L’impasse du « tout-carcéral »
La diminution des courtes peines, dont l’efficacité n’est pas avérée, doit donc s’accompagner d’un développement des alternatives à l’incarcération, notamment les travaux d’intérêt général, et surtout de l’augmentation des moyens accordés aux services d’insertion et de probation comme du nombre de juges de l’application des peines.
Ces mesures seront sans doute moins populaires que la construction de nouvelles prisons, mais elles seront au moins aussi efficaces pour lutter contre la récidive. S’il est vrai que la délinquance est toujours le révélateur des malaises d’une société, il est vrai aussi que les moyens dévolus à la justice traduisent la volonté réelle d’y porter remède.

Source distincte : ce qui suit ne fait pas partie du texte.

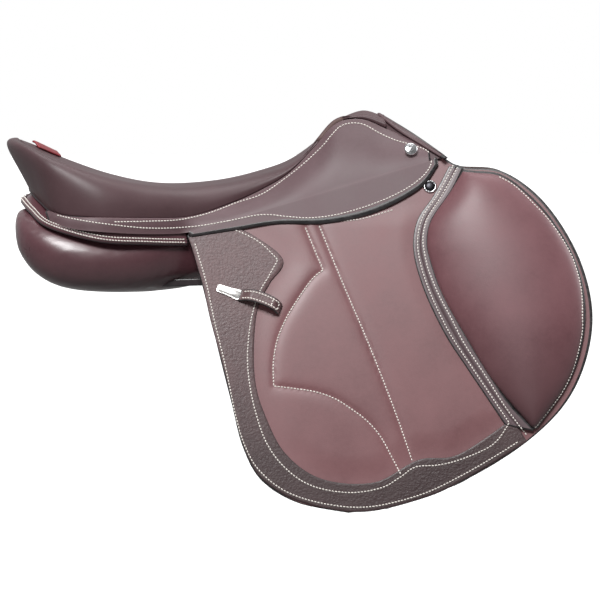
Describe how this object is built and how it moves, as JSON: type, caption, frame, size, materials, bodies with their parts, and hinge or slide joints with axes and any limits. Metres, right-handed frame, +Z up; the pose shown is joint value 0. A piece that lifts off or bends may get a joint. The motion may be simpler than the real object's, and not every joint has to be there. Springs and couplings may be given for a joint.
{
  "type": "english saddle",
  "caption": "Close-contact jumping saddle with forward flaps, padded knee blocks, stuffed panels, stirrup bars and girth straps that lift and swing.",
  "frame": {"origin": "on the centre plane, at the height of the horse's back under the lowest part of the seat", "axes": "+X to the horse's head, +Y to the horse's left, +Z up"},
  "size_m": [0.6793, 0.4084, 0.4592],
  "materials": {
    "smooth_leather": "satin",
    "grained_leather": "pebbled satin",
    "panel_leather": "satin",
    "steel": "brushed",
    "bright_metal": "polished",
    "dark_metal": "satin black with a bright rim",
    "plate_metal": "satin",
    "wood": "varnished laminate",
    "webbing": "woven",
    "foam": "open foam",
    "red_leather": "matte"
  },
  "bodies": {
    "root": {"tree_frame": "wood", "head_plate": "steel", "gullet_plate": "steel", "cantle_plate": "steel", "spring_steel_left": "steel", "spring_steel_right": "steel", "tree_rivets": "steel", "stirrup_bar_left": "steel", "stirrup_bar_right": "steel", "catch_pin_left": "steel", "catch_pin_right": "steel", "seat_webbing": "webbing", "cross_webbing": "webbing", "girth_web_left": "webbing", "girth_web_right": "webbing", "seat_foam": "foam", "seat_cover": "smooth_leather", "seat_welt": "smooth_leather", "cantle_tag": "red_leather", "pommel_facing": "smooth_leather", "skirt_top_left": "smooth_leather", "skirt_top_right": "smooth_leather", "skirt_nail_left": "bright_metal", "skirt_nail_right": "bright_metal", "sweat_flap_left": "smooth_leather", "sweat_flap_right": "smooth_leather", "panel_left": "panel_leather", "panel_right": "panel_leather", "panel_band_left": "smooth_leather", "panel_band_right": "smooth_leather", "panel_bridge_front": "smooth_leather", "panel_bridge_rear": "smooth_leather", "point_pocket_left": "smooth_leather", "point_pocket_right": "smooth_leather"},
    "flap_left": {"flap_left": "smooth_leather", "flap_border_left": "grained_leather", "knee_block_left": "smooth_leather", "flap_stud_left": "dark_metal", "keeper_strap_left": "grained_leather", "keeper_plate_left": "plate_metal"},
    "skirt_left": {"skirt_left": "smooth_leather"},
    "billet_front_left": {"billet_front_left": "grained_leather"},
    "billet_rear_left": {"billet_rear_left": "grained_leather"},
    "bar_catch_left": {"bar_catch_left": "steel"},
    "flap_right": {"flap_right": "smooth_leather", "flap_border_right": "grained_leather", "knee_block_right": "smooth_leather", "flap_stud_right": "dark_metal", "keeper_strap_right": "grained_leather", "keeper_plate_right": "plate_metal"},
    "skirt_right": {"skirt_right": "smooth_leather"},
    "billet_front_right": {"billet_front_right": "grained_leather"},
    "billet_rear_right": {"billet_rear_right": "grained_leather"},
    "bar_catch_right": {"bar_catch_right": "steel"}
  },
  "joints": [
    {"name": "flap_left_lift", "type": "hinge", "parent": "root", "child": "flap_left", "pos_m": [-0.016, 0.1212, 0.06], "axis": [0.952, -0.1191, 0.282], "range_deg": [0, 70]},
    {"name": "skirt_left_lift", "type": "hinge", "parent": "flap_left", "child": "skirt_left", "pos_m": [-0.016, 0.1212, 0.06], "axis": [0.952, -0.1191, 0.282], "range_deg": [0, 55]},
    {"name": "billet_rear_left_swing", "type": "hinge", "parent": "root", "child": "billet_rear_left", "pos_m": [0.062, 0.09917, 0.07], "axis": [0, 0.9543, 0.2987], "range_deg": [-5, 5]},
    {"name": "billet_front_left_swing", "type": "hinge", "parent": "root", "child": "billet_front_left", "pos_m": [0.112, 0.09839, 0.07], "axis": [0, 0.9562, 0.2928], "range_deg": [-5, 5]},
    {"name": "bar_catch_left_open", "type": "hinge", "parent": "root", "child": "bar_catch_left", "pos_m": [0.096, 0.078, 0.101], "axis": [0, -1, 0], "range_deg": [0, 70]},
    {"name": "flap_right_lift", "type": "hinge", "parent": "root", "child": "flap_right", "pos_m": [-0.016, -0.1212, 0.06], "axis": [-0.952, -0.1191, -0.282], "range_deg": [0, 70]},
    {"name": "skirt_right_lift", "type": "hinge", "parent": "flap_right", "child": "skirt_right", "pos_m": [-0.016, -0.1212, 0.06], "axis": [-0.952, -0.1191, -0.282], "range_deg": [0, 55]},
    {"name": "billet_rear_right_swing", "type": "hinge", "parent": "root", "child": "billet_rear_right", "pos_m": [0.062, -0.09917, 0.07], "axis": [0, -0.9543, 0.2987], "range_deg": [-5, 5]},
    {"name": "billet_front_right_swing", "type": "hinge", "parent": "root", "child": "billet_front_right", "pos_m": [0.112, -0.09839, 0.07], "axis": [0, -0.9562, 0.2928], "range_deg": [-5, 5]},
    {"name": "bar_catch_right_open", "type": "hinge", "parent": "root", "child": "bar_catch_right", "pos_m": [0.096, -0.078, 0.101], "axis": [0, -1, 0], "range_deg": [0, 70]}
  ]
}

Le gouvernement veut démontrer qu’il a cette volonté en affichant des budgets en hausse, et il serait malhonnête de ne pas le reconnaître. Mais cette augmentation globale ne suffit pas si elle favorise le « tout-carcéral », qui est une impasse, comme on le constate aux Etats-Unis.
Alors, dans ce domaine aussi, dans ce domaine surtout, nous devons faire collectivement le choix courageux de la pédagogie contre la tentation facile de la démagogie, pour convaincre l’opinion publique que, si la justice doit toujours faire preuve de sévérité, cette sévérité doit être utile, efficace, en un mot intelligente.
André Vallini est sénateur (PS) de l’Isère, et ancien secrétaire d’Etat.